What you should do: Repeat only the lines from the one containing "back_plate();" through the one containing "in imported if", exactly as written, both ends included.

Data extract:
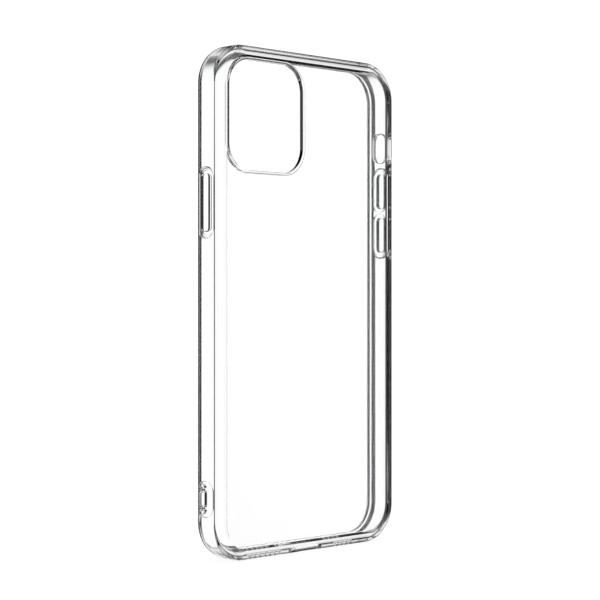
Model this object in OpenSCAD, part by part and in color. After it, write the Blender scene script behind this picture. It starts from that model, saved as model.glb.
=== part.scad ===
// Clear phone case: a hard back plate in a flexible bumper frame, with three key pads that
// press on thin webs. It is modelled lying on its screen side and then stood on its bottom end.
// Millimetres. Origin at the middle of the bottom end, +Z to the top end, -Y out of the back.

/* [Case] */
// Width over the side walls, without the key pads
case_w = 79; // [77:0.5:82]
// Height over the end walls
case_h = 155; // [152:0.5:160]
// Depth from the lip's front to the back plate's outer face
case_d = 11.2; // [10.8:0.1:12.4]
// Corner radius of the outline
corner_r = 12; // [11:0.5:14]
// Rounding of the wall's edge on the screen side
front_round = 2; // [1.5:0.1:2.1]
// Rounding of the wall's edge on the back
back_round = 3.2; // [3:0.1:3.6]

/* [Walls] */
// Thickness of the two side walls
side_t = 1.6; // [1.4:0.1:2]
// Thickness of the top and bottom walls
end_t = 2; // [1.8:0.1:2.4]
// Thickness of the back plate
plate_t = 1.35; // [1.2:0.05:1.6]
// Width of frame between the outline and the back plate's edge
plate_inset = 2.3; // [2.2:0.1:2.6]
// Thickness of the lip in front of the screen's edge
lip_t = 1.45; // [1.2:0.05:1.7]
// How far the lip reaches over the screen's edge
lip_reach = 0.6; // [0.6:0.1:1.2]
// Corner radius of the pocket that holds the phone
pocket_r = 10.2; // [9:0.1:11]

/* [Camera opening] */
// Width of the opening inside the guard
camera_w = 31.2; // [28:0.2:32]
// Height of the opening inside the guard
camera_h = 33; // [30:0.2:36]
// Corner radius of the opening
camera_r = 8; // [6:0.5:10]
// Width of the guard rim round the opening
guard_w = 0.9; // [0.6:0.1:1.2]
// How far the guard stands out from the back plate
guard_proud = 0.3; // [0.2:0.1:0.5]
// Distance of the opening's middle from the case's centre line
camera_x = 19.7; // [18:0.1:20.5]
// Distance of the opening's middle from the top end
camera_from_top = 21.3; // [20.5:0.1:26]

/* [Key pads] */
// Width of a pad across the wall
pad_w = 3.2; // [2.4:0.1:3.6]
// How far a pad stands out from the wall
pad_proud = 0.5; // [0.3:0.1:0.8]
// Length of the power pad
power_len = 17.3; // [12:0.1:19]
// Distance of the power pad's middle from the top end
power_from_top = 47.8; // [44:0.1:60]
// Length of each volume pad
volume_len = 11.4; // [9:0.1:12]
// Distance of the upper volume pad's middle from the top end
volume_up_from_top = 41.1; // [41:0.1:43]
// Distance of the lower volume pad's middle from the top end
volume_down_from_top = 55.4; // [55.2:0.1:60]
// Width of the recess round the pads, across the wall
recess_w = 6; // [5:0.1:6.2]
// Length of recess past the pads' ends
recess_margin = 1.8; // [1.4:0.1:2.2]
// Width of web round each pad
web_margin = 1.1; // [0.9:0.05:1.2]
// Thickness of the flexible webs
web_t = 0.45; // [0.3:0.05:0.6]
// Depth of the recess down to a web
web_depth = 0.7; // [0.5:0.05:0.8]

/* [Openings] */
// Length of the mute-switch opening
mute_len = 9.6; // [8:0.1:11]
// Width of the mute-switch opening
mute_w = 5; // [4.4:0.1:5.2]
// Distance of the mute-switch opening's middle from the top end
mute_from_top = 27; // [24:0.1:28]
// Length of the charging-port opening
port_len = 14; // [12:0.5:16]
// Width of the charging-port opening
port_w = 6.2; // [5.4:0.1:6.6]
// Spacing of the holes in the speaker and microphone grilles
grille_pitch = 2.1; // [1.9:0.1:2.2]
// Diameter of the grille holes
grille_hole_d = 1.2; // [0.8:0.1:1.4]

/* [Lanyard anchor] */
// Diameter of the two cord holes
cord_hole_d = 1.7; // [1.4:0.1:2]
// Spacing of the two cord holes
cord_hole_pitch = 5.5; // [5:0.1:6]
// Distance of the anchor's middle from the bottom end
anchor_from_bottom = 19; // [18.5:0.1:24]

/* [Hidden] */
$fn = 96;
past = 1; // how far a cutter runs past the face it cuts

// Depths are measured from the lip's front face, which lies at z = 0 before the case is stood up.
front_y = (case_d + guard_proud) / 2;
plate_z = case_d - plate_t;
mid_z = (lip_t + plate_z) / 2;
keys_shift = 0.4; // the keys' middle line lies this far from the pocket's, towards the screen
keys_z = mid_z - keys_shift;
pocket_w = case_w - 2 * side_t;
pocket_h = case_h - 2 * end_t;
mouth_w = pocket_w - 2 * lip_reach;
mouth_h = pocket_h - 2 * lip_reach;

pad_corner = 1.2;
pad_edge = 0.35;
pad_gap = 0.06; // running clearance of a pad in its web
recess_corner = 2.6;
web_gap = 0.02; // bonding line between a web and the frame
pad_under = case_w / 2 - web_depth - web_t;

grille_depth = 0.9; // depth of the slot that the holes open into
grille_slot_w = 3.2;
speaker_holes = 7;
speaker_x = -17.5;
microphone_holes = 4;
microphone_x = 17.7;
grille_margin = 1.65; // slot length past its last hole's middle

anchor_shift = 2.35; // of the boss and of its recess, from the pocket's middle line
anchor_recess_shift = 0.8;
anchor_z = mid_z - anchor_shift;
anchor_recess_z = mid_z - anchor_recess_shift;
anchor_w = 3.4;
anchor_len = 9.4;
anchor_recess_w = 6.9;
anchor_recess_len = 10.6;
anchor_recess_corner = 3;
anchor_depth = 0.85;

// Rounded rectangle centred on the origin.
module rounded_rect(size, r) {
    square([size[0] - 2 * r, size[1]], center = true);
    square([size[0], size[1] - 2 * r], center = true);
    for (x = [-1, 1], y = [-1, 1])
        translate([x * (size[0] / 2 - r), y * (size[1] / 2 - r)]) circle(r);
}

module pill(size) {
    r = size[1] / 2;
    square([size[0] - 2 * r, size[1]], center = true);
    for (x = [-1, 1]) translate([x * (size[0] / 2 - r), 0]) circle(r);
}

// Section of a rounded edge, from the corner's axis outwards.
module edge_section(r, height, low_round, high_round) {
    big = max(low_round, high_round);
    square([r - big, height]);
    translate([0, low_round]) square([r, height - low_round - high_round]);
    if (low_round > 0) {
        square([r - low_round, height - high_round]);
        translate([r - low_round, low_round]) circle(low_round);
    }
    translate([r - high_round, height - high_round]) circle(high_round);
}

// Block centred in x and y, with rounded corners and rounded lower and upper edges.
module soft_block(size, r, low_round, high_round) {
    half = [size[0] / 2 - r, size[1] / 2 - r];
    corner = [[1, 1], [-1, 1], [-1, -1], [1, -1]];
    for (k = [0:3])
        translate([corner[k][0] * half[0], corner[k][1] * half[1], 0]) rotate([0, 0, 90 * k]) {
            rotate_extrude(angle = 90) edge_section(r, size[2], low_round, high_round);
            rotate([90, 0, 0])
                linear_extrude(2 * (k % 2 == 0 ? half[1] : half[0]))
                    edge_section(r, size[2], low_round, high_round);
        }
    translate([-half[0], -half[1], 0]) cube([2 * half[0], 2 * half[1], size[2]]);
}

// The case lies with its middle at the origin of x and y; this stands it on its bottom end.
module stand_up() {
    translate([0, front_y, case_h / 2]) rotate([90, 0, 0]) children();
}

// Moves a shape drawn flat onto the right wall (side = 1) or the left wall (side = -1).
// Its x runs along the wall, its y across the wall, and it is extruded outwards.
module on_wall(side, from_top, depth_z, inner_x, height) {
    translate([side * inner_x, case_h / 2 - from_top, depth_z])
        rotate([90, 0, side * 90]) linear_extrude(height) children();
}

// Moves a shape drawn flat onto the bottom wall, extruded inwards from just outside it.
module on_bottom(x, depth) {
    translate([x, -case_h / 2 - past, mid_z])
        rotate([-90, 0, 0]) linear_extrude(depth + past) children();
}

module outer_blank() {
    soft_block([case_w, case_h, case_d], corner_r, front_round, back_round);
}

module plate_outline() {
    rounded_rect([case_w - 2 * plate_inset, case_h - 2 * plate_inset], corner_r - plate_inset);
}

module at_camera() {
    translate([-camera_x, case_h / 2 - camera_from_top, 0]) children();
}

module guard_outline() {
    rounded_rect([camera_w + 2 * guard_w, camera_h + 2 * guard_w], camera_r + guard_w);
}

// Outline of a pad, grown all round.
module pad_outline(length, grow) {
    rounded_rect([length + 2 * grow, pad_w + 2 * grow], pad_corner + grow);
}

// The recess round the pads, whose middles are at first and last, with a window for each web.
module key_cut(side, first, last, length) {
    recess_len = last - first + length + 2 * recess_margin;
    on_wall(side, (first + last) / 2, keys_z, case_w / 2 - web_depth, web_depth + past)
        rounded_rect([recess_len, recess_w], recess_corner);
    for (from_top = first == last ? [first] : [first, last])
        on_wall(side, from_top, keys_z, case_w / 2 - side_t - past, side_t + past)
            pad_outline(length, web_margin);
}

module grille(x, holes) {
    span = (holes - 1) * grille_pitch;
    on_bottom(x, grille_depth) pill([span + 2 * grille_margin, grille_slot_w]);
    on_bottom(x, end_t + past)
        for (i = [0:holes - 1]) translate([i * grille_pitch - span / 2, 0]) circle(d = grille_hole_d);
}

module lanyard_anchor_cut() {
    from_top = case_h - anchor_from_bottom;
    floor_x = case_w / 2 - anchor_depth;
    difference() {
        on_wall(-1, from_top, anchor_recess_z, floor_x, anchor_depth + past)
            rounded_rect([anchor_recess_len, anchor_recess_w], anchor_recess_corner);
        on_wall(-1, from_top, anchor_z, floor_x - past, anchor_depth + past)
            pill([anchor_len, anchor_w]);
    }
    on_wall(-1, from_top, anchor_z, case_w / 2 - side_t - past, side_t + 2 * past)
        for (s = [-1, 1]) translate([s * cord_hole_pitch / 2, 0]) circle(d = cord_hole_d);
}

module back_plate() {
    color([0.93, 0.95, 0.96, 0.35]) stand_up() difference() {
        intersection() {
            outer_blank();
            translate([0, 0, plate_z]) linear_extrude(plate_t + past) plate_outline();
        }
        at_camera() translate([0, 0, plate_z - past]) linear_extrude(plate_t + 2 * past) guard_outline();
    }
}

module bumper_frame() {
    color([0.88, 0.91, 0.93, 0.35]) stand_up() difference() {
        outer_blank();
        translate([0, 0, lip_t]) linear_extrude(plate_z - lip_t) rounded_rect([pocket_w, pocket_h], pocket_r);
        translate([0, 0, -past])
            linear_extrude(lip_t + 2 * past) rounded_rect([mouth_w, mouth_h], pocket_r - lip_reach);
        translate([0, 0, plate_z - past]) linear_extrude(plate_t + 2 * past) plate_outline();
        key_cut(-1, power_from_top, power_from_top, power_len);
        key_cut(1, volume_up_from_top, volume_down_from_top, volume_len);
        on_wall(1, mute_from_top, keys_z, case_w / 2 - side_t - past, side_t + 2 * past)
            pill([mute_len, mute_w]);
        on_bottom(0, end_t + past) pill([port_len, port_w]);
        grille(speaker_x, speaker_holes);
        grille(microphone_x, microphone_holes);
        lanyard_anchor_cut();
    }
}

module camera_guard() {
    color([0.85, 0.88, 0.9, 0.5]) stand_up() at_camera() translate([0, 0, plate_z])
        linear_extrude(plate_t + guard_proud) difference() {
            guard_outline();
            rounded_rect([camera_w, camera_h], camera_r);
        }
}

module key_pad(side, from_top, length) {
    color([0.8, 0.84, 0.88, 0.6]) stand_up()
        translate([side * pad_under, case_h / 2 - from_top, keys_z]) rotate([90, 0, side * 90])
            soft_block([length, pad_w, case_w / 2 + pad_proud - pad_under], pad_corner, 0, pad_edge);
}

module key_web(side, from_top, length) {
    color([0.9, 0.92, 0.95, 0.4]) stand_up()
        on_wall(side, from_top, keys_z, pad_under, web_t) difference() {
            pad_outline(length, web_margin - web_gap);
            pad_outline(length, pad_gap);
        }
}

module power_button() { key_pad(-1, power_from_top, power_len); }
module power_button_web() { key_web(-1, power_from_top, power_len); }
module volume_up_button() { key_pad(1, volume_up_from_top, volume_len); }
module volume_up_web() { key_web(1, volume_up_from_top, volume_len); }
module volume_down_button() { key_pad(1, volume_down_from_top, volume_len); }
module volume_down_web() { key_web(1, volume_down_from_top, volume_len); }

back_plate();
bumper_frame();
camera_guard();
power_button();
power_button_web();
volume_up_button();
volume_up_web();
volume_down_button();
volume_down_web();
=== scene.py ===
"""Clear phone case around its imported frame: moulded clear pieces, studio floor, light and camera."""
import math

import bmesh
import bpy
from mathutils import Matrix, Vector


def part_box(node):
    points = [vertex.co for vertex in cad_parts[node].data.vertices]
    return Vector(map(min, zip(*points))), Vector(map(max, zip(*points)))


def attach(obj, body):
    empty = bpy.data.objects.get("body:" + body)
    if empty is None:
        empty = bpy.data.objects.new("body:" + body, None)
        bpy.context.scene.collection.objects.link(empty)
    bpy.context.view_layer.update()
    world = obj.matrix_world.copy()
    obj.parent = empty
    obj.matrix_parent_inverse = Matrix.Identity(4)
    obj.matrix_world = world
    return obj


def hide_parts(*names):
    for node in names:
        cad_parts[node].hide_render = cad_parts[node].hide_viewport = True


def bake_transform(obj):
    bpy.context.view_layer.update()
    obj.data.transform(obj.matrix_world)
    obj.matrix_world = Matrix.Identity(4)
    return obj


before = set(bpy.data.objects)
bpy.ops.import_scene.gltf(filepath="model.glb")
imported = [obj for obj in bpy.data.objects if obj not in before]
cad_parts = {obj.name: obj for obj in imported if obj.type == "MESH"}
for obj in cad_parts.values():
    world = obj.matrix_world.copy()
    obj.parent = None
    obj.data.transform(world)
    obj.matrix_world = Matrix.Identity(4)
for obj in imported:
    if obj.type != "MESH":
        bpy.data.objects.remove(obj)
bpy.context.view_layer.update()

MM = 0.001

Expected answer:
back_plate();
bumper_frame();
camera_guard();
power_button();
power_button_web();
volume_up_button();
volume_up_web();
volume_down_button();
volume_down_web();
=== scene.py ===
"""Clear phone case around its imported frame: moulded clear pieces, studio floor, light and camera."""
import math

import bmesh
import bpy
from mathutils import Matrix, Vector


def part_box(node):
    points = [vertex.co for vertex in cad_parts[node].data.vertices]
    return Vector(map(min, zip(*points))), Vector(map(max, zip(*points)))


def attach(obj, body):
    empty = bpy.data.objects.get("body:" + body)
    if empty is None:
        empty = bpy.data.objects.new("body:" + body, None)
        bpy.context.scene.collection.objects.link(empty)
    bpy.context.view_layer.update()
    world = obj.matrix_world.copy()
    obj.parent = empty
    obj.matrix_parent_inverse = Matrix.Identity(4)
    obj.matrix_world = world
    return obj


def hide_parts(*names):
    for node in names:
        cad_parts[node].hide_render = cad_parts[node].hide_viewport = True


def bake_transform(obj):
    bpy.context.view_layer.update()
    obj.data.transform(obj.matrix_world)
    obj.matrix_world = Matrix.Identity(4)
    return obj


before = set(bpy.data.objects)
bpy.ops.import_scene.gltf(filepath="model.glb")
imported = [obj for obj in bpy.data.objects if obj not in before]
cad_parts = {obj.name: obj for obj in imported if obj.type == "MESH"}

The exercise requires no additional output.